Rows from a 3D modeling dataset
* start *
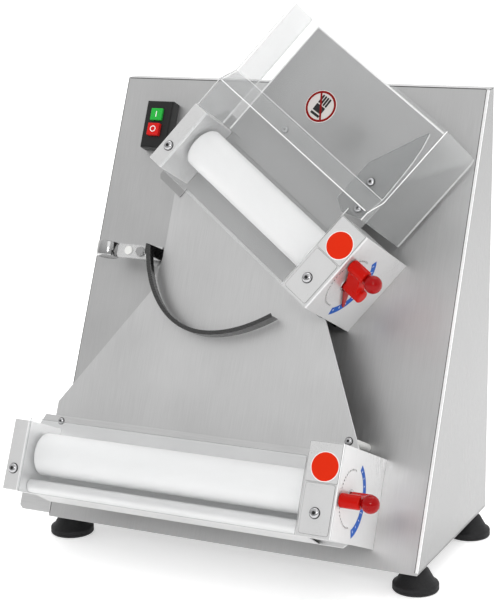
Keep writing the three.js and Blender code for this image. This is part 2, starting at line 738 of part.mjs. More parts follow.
// A sheet that leads the dough out under the lower front roller and folds back round a nose.
function dischargeSheet() {
  const nose = { y: 28.5, z: 102, radius: 7 };
  const steps = 6;
  const arc = Array.from({ length: steps + 1 }, (_, i) => {
    const angle = ((i / steps) * 1.06 - 0.03) * Math.PI;
    return [nose.y + nose.radius * Math.cos(angle), nose.z + nose.radius * Math.sin(angle)];
  });
  const line = [[44, 57.6], [39, 66], [36.4, 82], ...arc, [15.5, 57.6]];
  const outline = foldedOutline(line, -1.2);
  return section(outline, [leftWallX(LOWER) + 0.8, -GROUP.dialBox - 0.8]);
}

const HOOD = {
  left: -258,
  right: -19.5,
  top: 250,
  overDial: 125,
  foldLow: 135,
  foldHigh: 153,
  upperFace: 112,
  rightRear: 6,
};

// The line of the hood's front, from its lower edge to its top.
function hoodFrontLine(fromY) {
  const { foldLow, foldHigh, upperFace, top } = HOOD;
  return [[fromY, GROUP.depth], [foldLow, GROUP.depth], [foldHigh, upperFace], [top, upperFace]];
}

function hoodCheek([x0, x1], fromY, rearZ, rearRound) {
  const { top } = HOOD;
  const shape = new THREE.Shape();
  shape.moveTo(fromY, rearZ);
  hoodFrontLine(fromY).forEach(([y, z]) => shape.lineTo(y, z));
  shape.lineTo(top, rearZ + rearRound);
  shape.absarc(top - rearRound, rearZ + rearRound, rearRound, 0, -Math.PI / 2, true);
  return section(shape, [x0, x1], 6);
}

function hood() {
  const { left, right, overDial } = HOOD;
  const low = GROUP.leftTop + 0.5;
  const front = section(foldedOutline(hoodFrontLine(low), CLEAR_SHEET), [left, right]);
  const overDialBox = block([-GROUP.dialBox - 0.4, 5], [0, overDial], [60, 140]);
  const depth = [GROUP.depth - CLEAR_SHEET, GROUP.depth];
  const x = [leftWallX(UPPER) + 0.4, -GROUP.dialBox - 0.4];
  const guard = block(x, [GROUP.bottom, low + 1], depth);
  const leftCheek = hoodCheek([left, left + CLEAR_SHEET], low, GROUP.plate + 3, 3);
  const rightCheek = hoodCheek([right - CLEAR_SHEET, right], overDial, HOOD.rightRear, 8);
  return join(cut(front, overDialBox), guard, leftCheek, rightCheek);
}

function infeedPlate() {
  const outline = outlineOf([
    [-247, 98],
    [-228, 98],
    [-228, 90],
    [-44, 90],
    [-44, 249],
    [-247, 249],
  ]);
  const back = GROUP.plate + GAP;
  return plate(outline, [back, back + SHEET]);
}

buildCabinet();
buildSwitch();
buildChute();
buildRollerGroup("lower", LOWER, lowerFrame);
buildRollerGroup("upper", UPPER, upperFrame);
node(lowerFrame, "lower_guard", lowerGuard(), CLEAR);
node(lowerFrame, "discharge_sheet", dischargeSheet(), STEEL);
node(upperFrame, "hood", hood(), CLEAR);
node(upperFrame, "infeed_plate", infeedPlate(), STEEL);

export default sheeter;
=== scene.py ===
import math

import bmesh
import bpy
from mathutils import Matrix, Vector
from mathutils.bvhtree import BVHTree
from mathutils.geometry import tessellate_polygon


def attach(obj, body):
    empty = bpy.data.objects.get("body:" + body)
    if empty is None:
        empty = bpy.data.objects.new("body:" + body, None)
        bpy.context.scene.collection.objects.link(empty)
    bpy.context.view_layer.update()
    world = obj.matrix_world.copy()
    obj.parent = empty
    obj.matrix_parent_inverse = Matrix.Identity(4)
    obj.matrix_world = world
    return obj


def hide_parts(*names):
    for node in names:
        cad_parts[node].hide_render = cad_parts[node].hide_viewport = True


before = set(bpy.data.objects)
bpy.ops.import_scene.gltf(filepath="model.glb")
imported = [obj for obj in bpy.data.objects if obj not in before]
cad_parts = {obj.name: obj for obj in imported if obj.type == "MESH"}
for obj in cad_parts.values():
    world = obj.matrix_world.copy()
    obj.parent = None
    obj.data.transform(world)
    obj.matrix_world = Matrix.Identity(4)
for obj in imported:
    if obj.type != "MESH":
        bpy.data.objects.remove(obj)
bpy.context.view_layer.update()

# The looks of a two-stage dough sheeter, built round the frozen CAD frame.
# Lengths are in millimetres up to emit(), which writes metres.
MM = 0.001
SHEET = 1.5  # thickness of the bent steel brackets
GAP = 0.3  # left free where two pieces meet
CABINET = {"width": 450, "height": 485.8, "base": 231.6, "top": 16}  # "base" and "top" are depths
TILT = math.atan((CABINET["base"] - CABINET["top"]) / CABINET["height"])
FOOT_HEIGHT = 27.5
GLAND = 12  # how far the cable gland stands out of the back

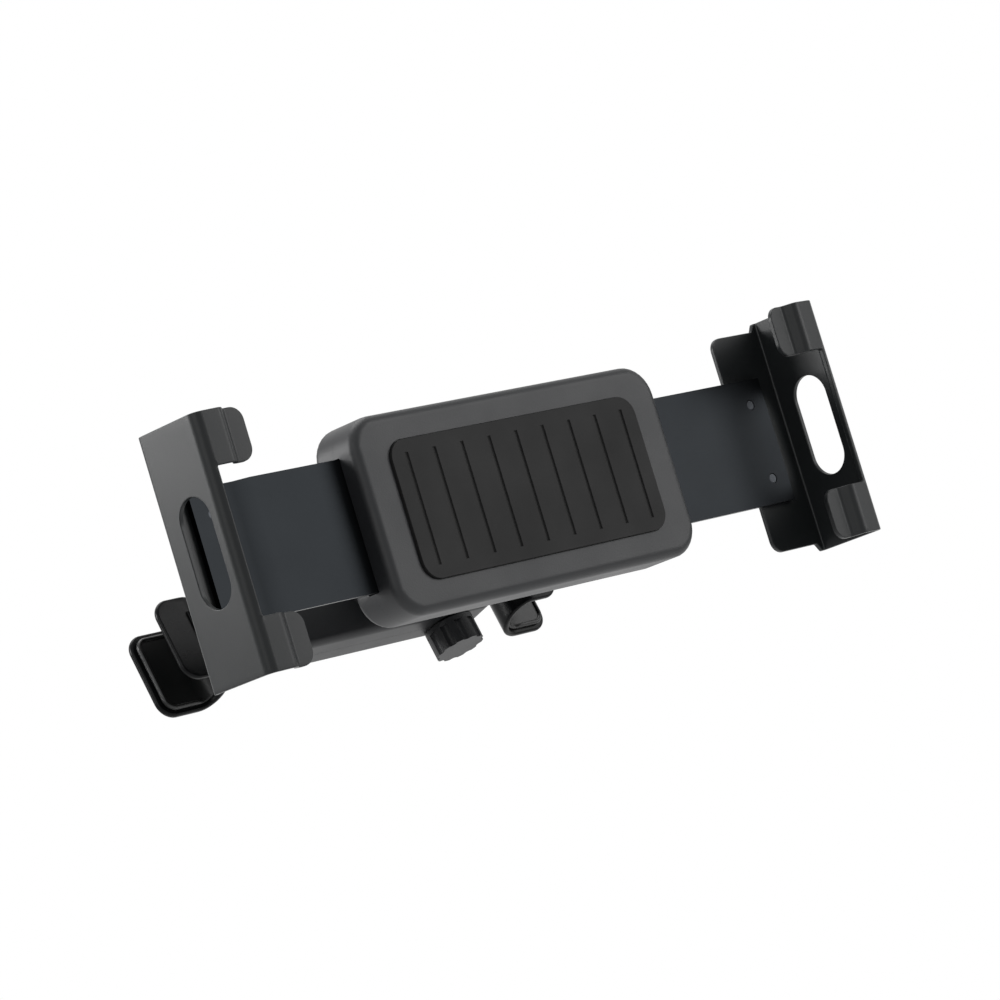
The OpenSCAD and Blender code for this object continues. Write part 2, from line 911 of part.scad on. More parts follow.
* end *
# Directions for this task
Exactly the lines from the one holding "buildCabinet();" through the one holding "obj.matrix_parent_inverse = Matrix.Identity(4)" should be printed, ends included.

# Answer to the task
buildCabinet();
buildSwitch();
buildChute();
buildRollerGroup("lower", LOWER, lowerFrame);
buildRollerGroup("upper", UPPER, upperFrame);
node(lowerFrame, "lower_guard", lowerGuard(), CLEAR);
node(lowerFrame, "discharge_sheet", dischargeSheet(), STEEL);
node(upperFrame, "hood", hood(), CLEAR);
node(upperFrame, "infeed_plate", infeedPlate(), STEEL);

export default sheeter;
=== scene.py ===
import math

import bmesh
import bpy
from mathutils import Matrix, Vector
from mathutils.bvhtree import BVHTree
from mathutils.geometry import tessellate_polygon


def attach(obj, body):
    empty = bpy.data.objects.get("body:" + body)
    if empty is None:
        empty = bpy.data.objects.new("body:" + body, None)
        bpy.context.scene.collection.objects.link(empty)
    bpy.context.view_layer.update()
    world = obj.matrix_world.copy()
    obj.parent = empty
    obj.matrix_parent_inverse = Matrix.Identity(4)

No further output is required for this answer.